What is South Beach Diet? What does South Beach Diet contain? Who can use and follow it? What are Pros and Cons of South Beach Diet? Why it should not be followed lifelong?Find out more about South Beach Diet from Nutrition Expert Preeti Jain
What is South Beach Diet
The South Beach diet was written by a US-based cardiologist, Dr Agatson. He is critical of the high saturated fat content of Dr Atkins diet (although phase 1 of his diet is likely to cause ketosis) and reports that ketosis can cause some dehydration .
The South Beach Diet is based on the GI and entails an induction phase in which very little carbohydrate is consumed. This phase is followed by the gradual addition of “the right” carbohydrates in the second phase and a maintenance phase (Agatston A.2003). In this diet 3 daily meals and 2 snacks in between are “mandatory.” The theory is that eating these snacks, even when not hungry, will keep the dieter from overeating at the next meal.
The only nutritional supplement recommended in this diet is a fish oil supplement.
Three phases of South Beach diet
First PhaseIn the first phase carbohydrates are restricted.
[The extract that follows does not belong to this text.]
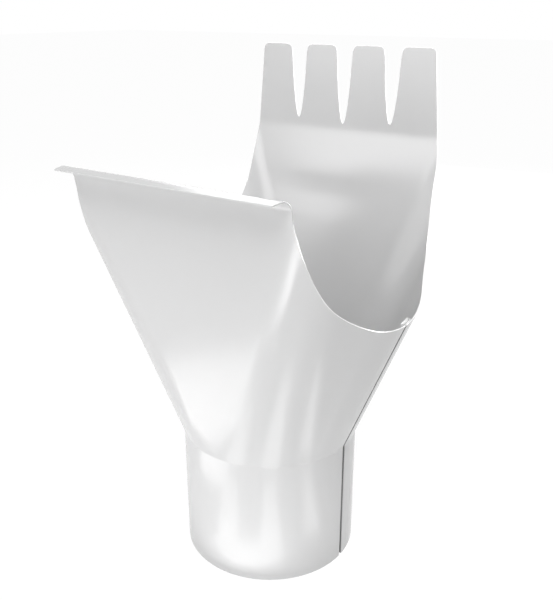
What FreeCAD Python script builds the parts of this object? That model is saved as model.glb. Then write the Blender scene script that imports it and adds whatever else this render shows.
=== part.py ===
import FreeCAD, Part
import math
import os

from FreeCAD import Vector

# Gutter outlet of folded and painted sheet steel, in millimetres.
# The gutter runs along X above the outlet, its front faces -Y, and the downpipe leaves along -Z.
# The origin is on the axis of the collar, level with its lower rim.

# Sheet
wall = 0.6
seam_gap = 0.2

# Collar and waist
collar_radius = 43.5
waist_height = 64.3
waist_bend_radius = 4.0

# Funnel, set out on the level of the lip, where its section is largest
lip_level = 200.6
front_spread = 66.3
back_spread = 66.05
nose_spread = 98.84
nose_radius = 56.05
front_corner_radius = 20.9
back_corner_radius = 27.9
front_cheek_turn = 28.4
back_cheek_turn = 32.8
corner_strips = 4

# Saddle, the cut-out that takes the gutter: half widths and heights of its edge above its lowest point
saddle_bottom = 134.0
saddle_half_width = 72.0
saddle_runout = 3.0
front_saddle = [(67.6, 138.9), (64.3, 144.7), (61.6, 152.8), (59.4, 163.1), (57.4, 175.3)]
front_saddle_top = 190.0
back_saddle = [(68.2, 138.7), (63.2, 145.4), (58.6, 155.1), (55.6, 167.2), (54.2, 181.0), (53.4, 194.0)]

# Lip, turned out along the front edge
lip_half_length = 55.2
lip_bend_radius = 6.7
lip_flat = 3.6
lip_droop = 8.0
lip_corner_length = 5.0
lip_corner_width = 0.9

# Strip of four tabs that rises behind the gutter
strip_rise = 2.1
strip_half_width = 52.1
tab_height = 41.4
tab_count = 4
tab_width = 17.2
tab_pitch = 26.6
tab_corner_radius = 3.0
notch_rise = 5.0
notch_root_height = 2.5
middle_notch_extra = 1.6

# Lock seam along the +X side of the collar and the funnel
seam_lap = 6.5
seam_shoulder_radius = 0.6
seam_shoulder_turn = 70.0
seam_corner_cut = 1.6
seam_inset = 0.015
seam_root_angle = 2.0

# Distances below which two levels or two edges count as one
same_level = 0.01
sewing_gap = 0.001

strip_base = lip_level + strip_rise
tab_top = strip_base + tab_height
funnel_top = strip_base + wall
front_lean = (front_spread - collar_radius) / (lip_level - waist_height)
back_lean = (back_spread - collar_radius) / (lip_level - waist_height)
nose_lean = (nose_spread - collar_radius) / (lip_level - waist_height)
front_lean_angle = math.degrees(math.atan(front_lean))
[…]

Lean meats such as chicken, turkey, and fish are recommended as well as low-GI vegetables, low-fat cheese, nuts and eggs.
Second phaseIn phase two addition of low glycaemic index fruits & vegetables is recommended as long as weight loss is maintained.
Third phasePhase three is for maintenance and should be followed to maintain a desired weight.
Supplemental fiber in the form of psyllium husks added to water is recommended before lunch and dinner to help the dieter reach a point of satiety more quickly.
What are Pros and Cons of South Beach Diet:
Pros: Focus on including low-GI carbohydrates high in fiber & nutrients & having healthy fats such as monounsaturated oils in place of artery-clogging saturated fats.
Cons: Promotes rapid and unsustainable weight loss. The fat content of this diet throughout the 3 phases is high, ranging from 40% to 60%, which can lead to an increased risk of Chronary Heart Disease.
One study compared the effects of the South Beach Diet, with those of the NCEP Step II diet in 60 overweight adults (Aude YW et al., 2004).
Individuals in the South Beach group lost more weight, had a greater decrease in waist-to-hip ratio, and experienced decreases in triacylglycerol, whereas those following the NCEP diet experienced decreases in LDL and HDL.
In both groups, there were no changes in glucose, insulin, or inflammatory markers after 12 wk.
However, exercise and total calorie intake were not monitored in this trial; therefore, it is impossible to discern whether the observed effects were due to differences in the effectiveness of the diets, exercise, or weight loss in and of itself.